Yousuf, a Bahrain who heads Al Baraka Islamic Bank, said slow domestic credit by Arab banks had only led to “spreading negative psychological effects and losing investors’ confidence in the Arab world.”

“This reflected adversely on the Arab markets which suffered from an unnecessary decline that surpassed the decline of Dow Jones index and the Asian and European indices,” he said.

“We affirm that this strictness on the part of the banks does not make sense especially after we saw our central banks rush after the crisis to support these banks by providing liquidity to them.”

UAB’s figures showed lending by the region’s banks plunged by nearly 71 per cent last year as the coffers of some banks dried up because of the global credit tightness and others were scared off by debt default problems after the crisis.

Banks in the UAE and neighbouring Gulf oil producers were hit hardest despite deposit growth and massive rescue plans announced by their governments, with most of them sharply tightening their lending belts and others becoming more selective in providing credit to the private sector.
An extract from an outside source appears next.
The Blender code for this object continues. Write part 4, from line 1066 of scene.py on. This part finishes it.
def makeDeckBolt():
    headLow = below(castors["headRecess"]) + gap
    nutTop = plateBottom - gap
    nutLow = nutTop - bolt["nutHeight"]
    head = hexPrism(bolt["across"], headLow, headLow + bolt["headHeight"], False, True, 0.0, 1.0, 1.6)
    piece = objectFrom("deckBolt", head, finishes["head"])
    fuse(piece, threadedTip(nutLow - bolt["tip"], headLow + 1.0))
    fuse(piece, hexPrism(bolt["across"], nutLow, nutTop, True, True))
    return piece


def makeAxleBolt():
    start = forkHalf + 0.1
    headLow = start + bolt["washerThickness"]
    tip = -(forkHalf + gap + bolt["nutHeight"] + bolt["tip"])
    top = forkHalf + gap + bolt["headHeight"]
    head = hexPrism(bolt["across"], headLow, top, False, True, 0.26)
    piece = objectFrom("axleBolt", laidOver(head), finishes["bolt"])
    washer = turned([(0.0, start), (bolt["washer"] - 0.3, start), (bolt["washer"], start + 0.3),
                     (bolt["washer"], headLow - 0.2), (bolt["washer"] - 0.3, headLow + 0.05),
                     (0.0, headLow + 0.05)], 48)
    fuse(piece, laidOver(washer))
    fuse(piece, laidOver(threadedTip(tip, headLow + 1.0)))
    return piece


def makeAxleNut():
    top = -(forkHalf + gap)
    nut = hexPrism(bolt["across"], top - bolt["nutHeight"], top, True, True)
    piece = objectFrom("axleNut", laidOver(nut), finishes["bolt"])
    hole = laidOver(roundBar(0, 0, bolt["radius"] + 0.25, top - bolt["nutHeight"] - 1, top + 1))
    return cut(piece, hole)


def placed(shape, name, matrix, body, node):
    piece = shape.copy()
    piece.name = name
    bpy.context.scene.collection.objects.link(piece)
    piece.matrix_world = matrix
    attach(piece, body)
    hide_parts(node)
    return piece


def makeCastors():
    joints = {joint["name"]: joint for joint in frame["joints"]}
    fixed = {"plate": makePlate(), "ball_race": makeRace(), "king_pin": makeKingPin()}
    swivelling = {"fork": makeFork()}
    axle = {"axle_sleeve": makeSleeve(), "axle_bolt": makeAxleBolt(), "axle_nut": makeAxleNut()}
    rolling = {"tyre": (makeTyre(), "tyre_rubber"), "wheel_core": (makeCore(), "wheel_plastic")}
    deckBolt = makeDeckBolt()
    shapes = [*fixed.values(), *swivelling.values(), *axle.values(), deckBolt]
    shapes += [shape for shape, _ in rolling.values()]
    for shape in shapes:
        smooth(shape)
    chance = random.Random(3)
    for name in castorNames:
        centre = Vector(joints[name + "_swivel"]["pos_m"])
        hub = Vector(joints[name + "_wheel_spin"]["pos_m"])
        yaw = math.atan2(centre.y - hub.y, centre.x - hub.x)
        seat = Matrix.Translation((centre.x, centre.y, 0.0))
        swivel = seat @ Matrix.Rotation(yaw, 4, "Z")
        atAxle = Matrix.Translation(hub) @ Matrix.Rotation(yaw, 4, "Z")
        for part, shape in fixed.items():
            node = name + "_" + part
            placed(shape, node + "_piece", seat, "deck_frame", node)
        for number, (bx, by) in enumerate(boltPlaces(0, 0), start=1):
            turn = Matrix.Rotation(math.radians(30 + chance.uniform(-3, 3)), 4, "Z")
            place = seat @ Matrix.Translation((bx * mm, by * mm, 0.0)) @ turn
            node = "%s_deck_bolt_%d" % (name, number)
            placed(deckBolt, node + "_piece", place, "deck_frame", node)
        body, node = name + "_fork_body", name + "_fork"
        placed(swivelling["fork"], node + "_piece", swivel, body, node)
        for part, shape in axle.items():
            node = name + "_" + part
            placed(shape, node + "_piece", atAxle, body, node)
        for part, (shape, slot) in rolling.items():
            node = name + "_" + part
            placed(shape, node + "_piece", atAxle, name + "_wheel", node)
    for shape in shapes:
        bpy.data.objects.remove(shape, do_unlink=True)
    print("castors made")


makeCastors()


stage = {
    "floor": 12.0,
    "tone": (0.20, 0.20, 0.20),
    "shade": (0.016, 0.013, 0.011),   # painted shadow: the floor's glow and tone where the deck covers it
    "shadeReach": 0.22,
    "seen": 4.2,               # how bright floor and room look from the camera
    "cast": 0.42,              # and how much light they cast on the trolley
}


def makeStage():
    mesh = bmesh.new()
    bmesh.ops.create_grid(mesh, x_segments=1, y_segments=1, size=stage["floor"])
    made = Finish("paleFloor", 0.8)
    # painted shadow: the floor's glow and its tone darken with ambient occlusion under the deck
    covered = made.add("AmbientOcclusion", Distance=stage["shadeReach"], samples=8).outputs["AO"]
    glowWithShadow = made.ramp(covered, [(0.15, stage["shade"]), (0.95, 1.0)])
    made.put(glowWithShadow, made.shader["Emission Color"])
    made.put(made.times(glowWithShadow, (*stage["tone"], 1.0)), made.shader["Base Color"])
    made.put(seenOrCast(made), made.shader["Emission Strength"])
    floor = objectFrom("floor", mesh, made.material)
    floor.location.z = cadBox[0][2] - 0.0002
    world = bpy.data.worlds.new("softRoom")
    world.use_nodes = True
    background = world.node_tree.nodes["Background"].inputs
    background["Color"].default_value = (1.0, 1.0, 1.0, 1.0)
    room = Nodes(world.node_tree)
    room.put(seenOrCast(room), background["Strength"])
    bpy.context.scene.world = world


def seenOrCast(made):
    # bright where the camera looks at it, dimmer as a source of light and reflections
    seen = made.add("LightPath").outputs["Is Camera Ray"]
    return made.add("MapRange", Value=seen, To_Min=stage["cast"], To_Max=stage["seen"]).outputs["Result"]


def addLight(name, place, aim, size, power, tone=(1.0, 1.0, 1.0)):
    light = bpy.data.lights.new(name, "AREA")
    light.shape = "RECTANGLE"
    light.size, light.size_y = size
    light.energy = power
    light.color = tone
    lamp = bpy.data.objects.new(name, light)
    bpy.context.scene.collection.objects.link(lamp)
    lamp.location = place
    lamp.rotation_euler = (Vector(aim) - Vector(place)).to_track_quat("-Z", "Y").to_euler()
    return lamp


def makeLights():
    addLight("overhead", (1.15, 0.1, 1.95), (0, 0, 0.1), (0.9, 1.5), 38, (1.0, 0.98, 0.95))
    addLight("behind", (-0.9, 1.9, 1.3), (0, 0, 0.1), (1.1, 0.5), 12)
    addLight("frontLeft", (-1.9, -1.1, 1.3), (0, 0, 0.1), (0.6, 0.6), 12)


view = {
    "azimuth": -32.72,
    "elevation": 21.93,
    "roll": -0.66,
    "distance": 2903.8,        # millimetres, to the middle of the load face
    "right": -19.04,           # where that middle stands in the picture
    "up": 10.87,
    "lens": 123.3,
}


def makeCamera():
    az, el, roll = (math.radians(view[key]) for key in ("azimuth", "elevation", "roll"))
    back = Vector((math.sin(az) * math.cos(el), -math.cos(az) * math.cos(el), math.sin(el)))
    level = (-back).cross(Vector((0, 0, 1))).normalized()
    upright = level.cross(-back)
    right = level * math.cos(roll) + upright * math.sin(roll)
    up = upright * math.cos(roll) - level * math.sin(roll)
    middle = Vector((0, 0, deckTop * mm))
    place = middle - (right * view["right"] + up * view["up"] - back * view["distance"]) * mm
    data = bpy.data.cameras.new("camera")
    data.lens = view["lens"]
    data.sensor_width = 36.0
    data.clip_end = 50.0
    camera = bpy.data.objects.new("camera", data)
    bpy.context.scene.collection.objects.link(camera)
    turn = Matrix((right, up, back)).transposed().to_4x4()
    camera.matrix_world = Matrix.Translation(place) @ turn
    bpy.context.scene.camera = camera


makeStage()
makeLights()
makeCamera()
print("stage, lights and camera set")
From a record $186 billion in 2007, total loans extended by the Arab banks slumped to about $136 billion in 2008 mainly because of a sharp fall in the fourth quarter in the aftermath of the global crisis.

Credits tumbled to only around $39 billion in 2009 and a large part of them were provided by banks outside the oil-rich Gulf.

In the Gulf Cooperation Council (GCC), the problem was worse as credit plummeted to one of its lowest levels in history after climbing to new peaks during the boom years of 2007 and 2008.

Figures by Moody’s Investor Service showed domestic credit growth in the six-nation GCC hit an all time high of around 34.9 per cent in 2007 before slipping down to nearly 33.4 per cent in 2008. It tumbled to only 2.2 per cent in 2009 and remained near that level through the first nine months of 2010.

“We urge all Arab banks to exploit their growing strength in the aftermath of the crisis invest at home…they should act as a locomotive for economic stimulation in the Arab world…Arab banks should now open their coffers to the Arab markets and in turn, Arab governments should open their economies to their banks…this is what we are working for now and hope to achieve,” Yousuf said.